GIVEN REQUEST ▸ Give the number of lines that contain the string "from", please, and nothing else.

RECORDS FOR THE TASK ▸
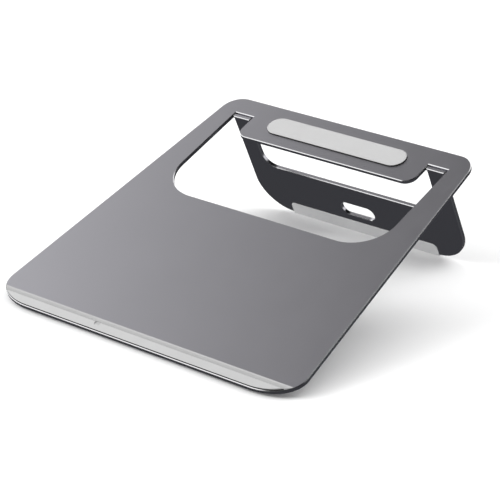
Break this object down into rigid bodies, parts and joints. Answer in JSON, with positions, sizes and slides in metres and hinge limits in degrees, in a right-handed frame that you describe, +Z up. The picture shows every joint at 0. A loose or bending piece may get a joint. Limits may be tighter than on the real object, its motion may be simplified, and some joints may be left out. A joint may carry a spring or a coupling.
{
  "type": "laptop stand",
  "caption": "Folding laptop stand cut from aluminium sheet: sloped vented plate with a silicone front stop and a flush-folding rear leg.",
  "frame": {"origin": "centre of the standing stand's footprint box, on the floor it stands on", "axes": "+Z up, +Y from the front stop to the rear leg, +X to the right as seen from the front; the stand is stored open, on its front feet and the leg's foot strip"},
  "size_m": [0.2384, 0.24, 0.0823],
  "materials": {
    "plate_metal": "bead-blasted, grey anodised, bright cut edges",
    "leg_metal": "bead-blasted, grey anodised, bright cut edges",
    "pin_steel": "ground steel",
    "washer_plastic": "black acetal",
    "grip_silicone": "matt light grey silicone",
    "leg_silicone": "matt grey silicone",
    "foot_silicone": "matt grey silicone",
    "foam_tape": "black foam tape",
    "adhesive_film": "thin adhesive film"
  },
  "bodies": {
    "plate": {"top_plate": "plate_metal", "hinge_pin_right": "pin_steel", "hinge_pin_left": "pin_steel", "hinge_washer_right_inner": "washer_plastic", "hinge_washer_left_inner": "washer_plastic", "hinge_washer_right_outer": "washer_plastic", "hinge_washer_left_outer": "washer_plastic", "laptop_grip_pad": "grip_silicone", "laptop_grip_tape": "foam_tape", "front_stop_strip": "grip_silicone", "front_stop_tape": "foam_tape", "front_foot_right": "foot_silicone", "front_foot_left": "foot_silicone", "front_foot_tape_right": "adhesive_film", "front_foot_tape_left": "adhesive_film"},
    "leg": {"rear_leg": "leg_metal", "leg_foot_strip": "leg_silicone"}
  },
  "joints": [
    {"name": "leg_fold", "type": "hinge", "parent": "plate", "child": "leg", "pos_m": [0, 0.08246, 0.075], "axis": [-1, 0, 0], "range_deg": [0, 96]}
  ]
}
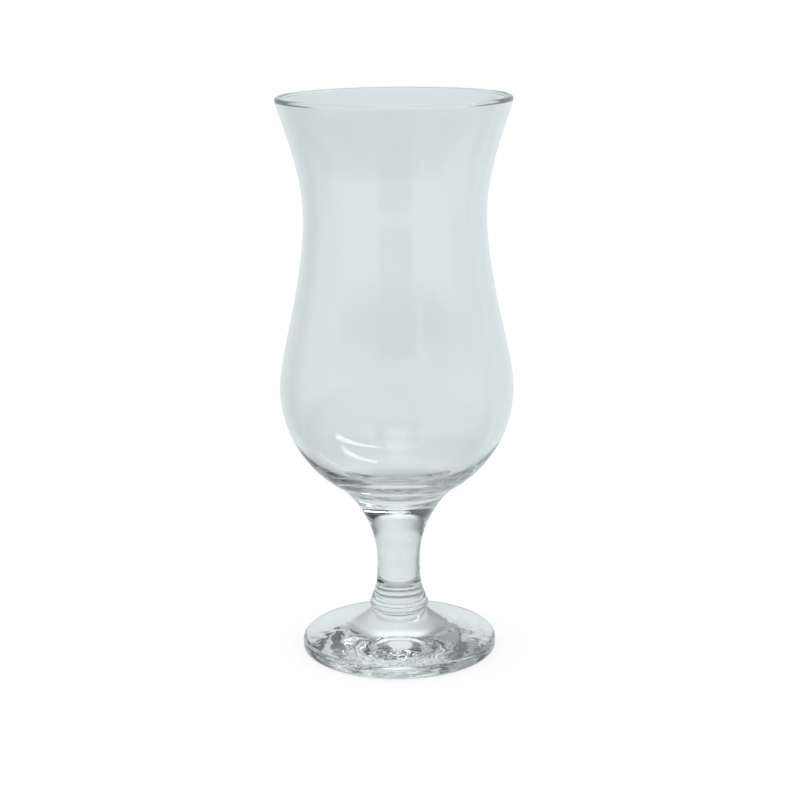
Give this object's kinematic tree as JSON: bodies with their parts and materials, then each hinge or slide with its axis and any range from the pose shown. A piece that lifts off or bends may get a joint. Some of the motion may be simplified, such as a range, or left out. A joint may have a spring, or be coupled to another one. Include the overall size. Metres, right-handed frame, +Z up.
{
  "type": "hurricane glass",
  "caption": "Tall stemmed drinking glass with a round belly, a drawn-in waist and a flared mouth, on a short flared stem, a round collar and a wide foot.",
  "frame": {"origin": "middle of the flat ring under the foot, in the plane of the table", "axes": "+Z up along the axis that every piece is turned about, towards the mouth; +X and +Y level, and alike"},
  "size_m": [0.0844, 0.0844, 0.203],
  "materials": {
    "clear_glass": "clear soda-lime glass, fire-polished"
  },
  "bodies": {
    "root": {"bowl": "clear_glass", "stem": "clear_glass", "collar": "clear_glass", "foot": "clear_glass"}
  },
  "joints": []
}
...
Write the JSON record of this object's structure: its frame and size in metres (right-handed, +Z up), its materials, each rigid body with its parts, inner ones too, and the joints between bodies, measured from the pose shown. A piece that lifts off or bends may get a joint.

ANSWER IN FULL ▸ 4